Changes to funded reinsurance reflect PRA’s broader focus on resilience of Bulk Annuity market
Pensions & benefits DB pensions Risk
In a speech today, the Prudential Regulation Authority (PRA) has announced proposed changes to the capital treatment of funded reinsurance used by bulk purchase annuity (BPA) insurers offering buy-ins to UK defined benefit pension schemes. Under the proposals, which remain subject to consultation, typical funded reinsurance arrangements, which form part of many insurers’ asset strategies, will attract much higher capital requirements for new transactions from October 2026.
The PRA estimates the proposals will increase the capital insurers hold against liabilities backed by funded reinsurance from around 2–4% of liabilities to around 10% based on the existing arrangements, bringing the treatment more in line with economically similar exposures that do not use funded reinsurance.
James Silber, LCP Partner, commented: “We welcome the PRA’s proactive focus on an area it sees as a potential source of risk to insurer resilience, particularly against systemic risks.

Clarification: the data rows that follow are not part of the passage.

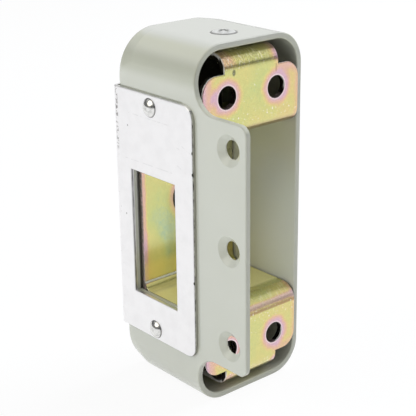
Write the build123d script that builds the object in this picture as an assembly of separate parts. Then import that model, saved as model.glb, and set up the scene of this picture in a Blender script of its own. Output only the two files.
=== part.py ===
from build123d import *
import math
import os

# Frame: origin at the centre of the box's flat bottom, +X towards the open end, -Y out of the
# bolt-side face, +Z up. All sizes are millimetres.

# Housing: a sheet-steel box, closed at the back and open at +X
box_depth = 35.5
box_width = 41.5
box_height = 110.0
wall = 1.8
corner_radius = 10.0
back_corner_radius = 13.9
corner_growth_length = 7.3
back_edge_radius = 2.0
housing_edge_chamfer = 0.25

# Flange: continues the bolt-side face past the open end
flange_reach = 21.0
flange_end_margin = 17.8
flange_corner_radius = 3.0
flange_hole_diameter = 5.5
flange_hole_inset = 7.0
flange_hole_end_margin = 7.9
flange_hole_count = 3
countersink_diameter = 9.2
countersink_depth = 1.5

# Bolt window through the wear plate and the bolt-side face
window_back_margin = 6.8
window_width = 20.5
window_bottom_margin = 29.5
window_top_margin = 40.8
window_clearance = 0.2

# Wear plate: a thin angle over the bolt-side face, with a lip on the back
plate_thickness = 1.0
plate_end_margin = 16.3
plate_corner_radius = 4.0
plate_bend_inside_radius = 0.4
plate_edge_chamfer = 0.15
plate_lip_length = 9.0
plate_lip_corner_radius = 1.5

# Rivets of the wear plate
rivet_shank_diameter = 3.2
rivet_hole_clearance = 0.1
rivet_head_diameter = 5.8
rivet_head_height = 1.4
rivet_tail_diameter = 4.8
rivet_tail_height = 1.2
rivet_end_margin = 3.5
rivet_back_margin = 16.6
rivet_drop = 0.25

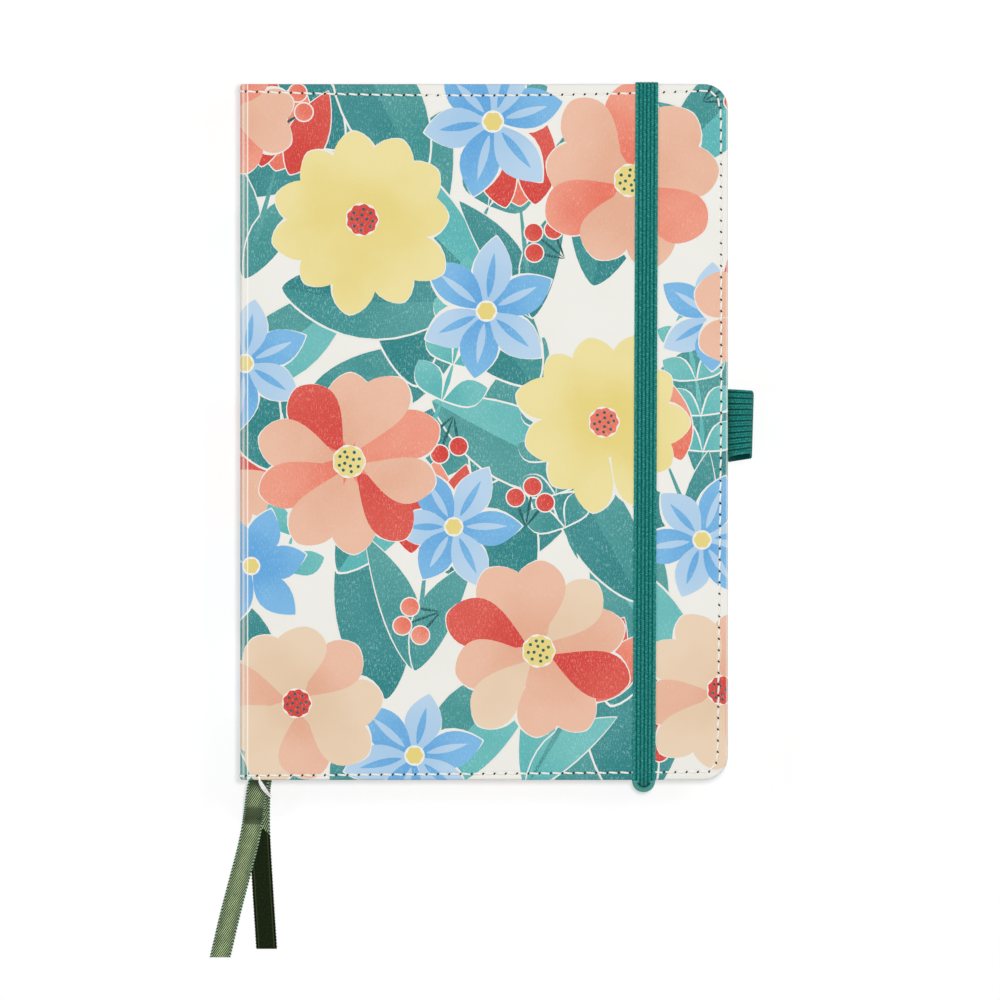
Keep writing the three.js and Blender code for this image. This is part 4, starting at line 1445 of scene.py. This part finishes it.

“We expect the proposals to lead to a moderation in the use of funded reinsurance from October given the greater capital insurers will need to hold. Funded reinsurance is likely to remain a part of the toolkit, potentially with changes to the structures and counterparties, but we also expect to see insurers diversify into alternative asset strategies to optimise pricing.
Charlie Finch, LCP Partner, added “Last year we projected that over £350bn of assets will be transferred from pensions schemes to insurers over the next decade. Funded reinsurance has been a key tool used by insurers to support growth so these proposals have the potential to impact overall market capacity and pricing. However, it is a highly competitive market and the insurers have shown a consistent ability to re-optimise their strategies as circumstances change. Trustees are likely to want to scrutinise these changes when entering into buy-ins.”